In the second set, he got up a break. Djokovic was scrambling, twice tumbling to the court and losing his racket as he tried to stay in rallies. But Federer, so used to moving in for the kill, let a 5-2 lead slip and dropped the set. From there it was just about over.
"Every time I had slight opportunity, either I didn't play my best or he played his best," Federer said. "It was a tough night from this standpoint. Those are sometimes the way matches go."
Nadal limped away from his match, saying he had a small muscle tear in his upper left leg and casting doubt on his readiness for at least a few weeks. Federer, however, has no ailments to speak of.

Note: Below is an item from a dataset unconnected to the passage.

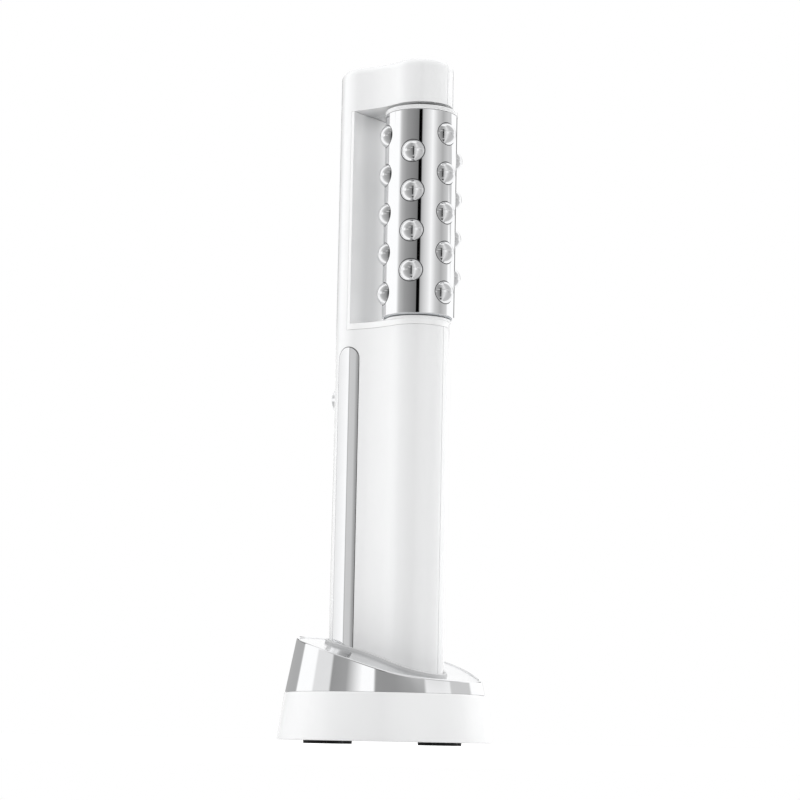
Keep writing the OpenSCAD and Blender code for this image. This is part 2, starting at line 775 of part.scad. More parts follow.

"I feel very good. I'm very optimistic about the next 15 tournaments, however many I'm playing," he said. "I've barely lost matches lately really, so I'm happy with where my game is at, with where my condition is at.
"I'm really excited for what's to come. This is obviously a bit of a blow. At the same time, I played a good tournament. I have no regrets."
Djokovic planned to relax and eat popcorn while watching tonight's semifinal between Murray, the 2010 finalist, and No. 7-ranked Ferrer.
Murray was leading Nadal in the quarterfinals last year when the Spaniard retired in the third set because of a knee problem that put him off the tour until March. Nadal returned to the tour in March and went on to win the French, Wimbledon and U.S. Open titles.
When he arrived in Melbourne, he was aiming to be the first player since Rod Laver in 1969 to hold all four men's majors at once. Now, Murray is hoping to be the first British man since 1936 to win a major.
But the story Thursday was the back-to-back ousters of the world's Nos. 1 and 2 players.
After Federer won in Australia last year, Nadal took the last three men's crowns and looked to complete what was being labeled as the "Rafa Slam": holding all four major titles at once.
Djokovic and Juan Martin del Potro are the only players who have broken the Nadal-Federer sequence. Del Potro beat Federer in the 2009 U.S. Open final. Djokovic defeated Federer in the Australian semifinals three years ago, then beat Jo-Wilfried Tsonga in the final.
Since then, Djokovic has been the perennial next-best player -- he has finished the last four years at No. 3. His victory Thursday night came easier than his semifinal victory over Federer at the U.S. Open when he had to save two match points.
"It's really one of the best matches I've played in a while," Djokovic said.
Djokovic appreciates what Federer and Nadal have done for tennis, but he wouldn't mind busting up this duopoly.
"On one side it's good for the sport to have more players being able to win against Federer and Nadal," he said. "All the credit to them what they have done in last five, six years. They've been very dominant and just a great example of champions.
"It was really hard to challenge them, especially in the big events where they play their best tennis. Now these things are changing a little bit, so from that perspective it's good for the sport."
He was careful to play down any talk about a new order in tennis.
"Look, it's maybe early to say that," said Djokovic, who has improved to seven wins in 20 matches against Federer. "Roger is still very much motivated to reclaim the first spot in the rankings. He's playing great. (Thursday night) I think I played maybe a better match, but he's still up there and in extraordinary form and he's been winning out of the last five, six tournaments he won five," Djokovic said.
"You have Nadal on the other hand which has been a very, very dominant player. We are still behind them. You can't say there is a new era coming up. There is more players. More players that are able to win majors, which is good."
If Murray or Ferrer wins Sunday, there will be another major winner in the men's mix. But Federer cautioned his competitors and critics to watch out after that. He can handle the Melbourne loss, he said, because "that's sometimes how it goes."
"Doesn't mean the guy that doesn't win the tournament can't play tennis," he said. "That's sometimes how things are portrayed. I had a great season last year, and I think I'll have another one this year."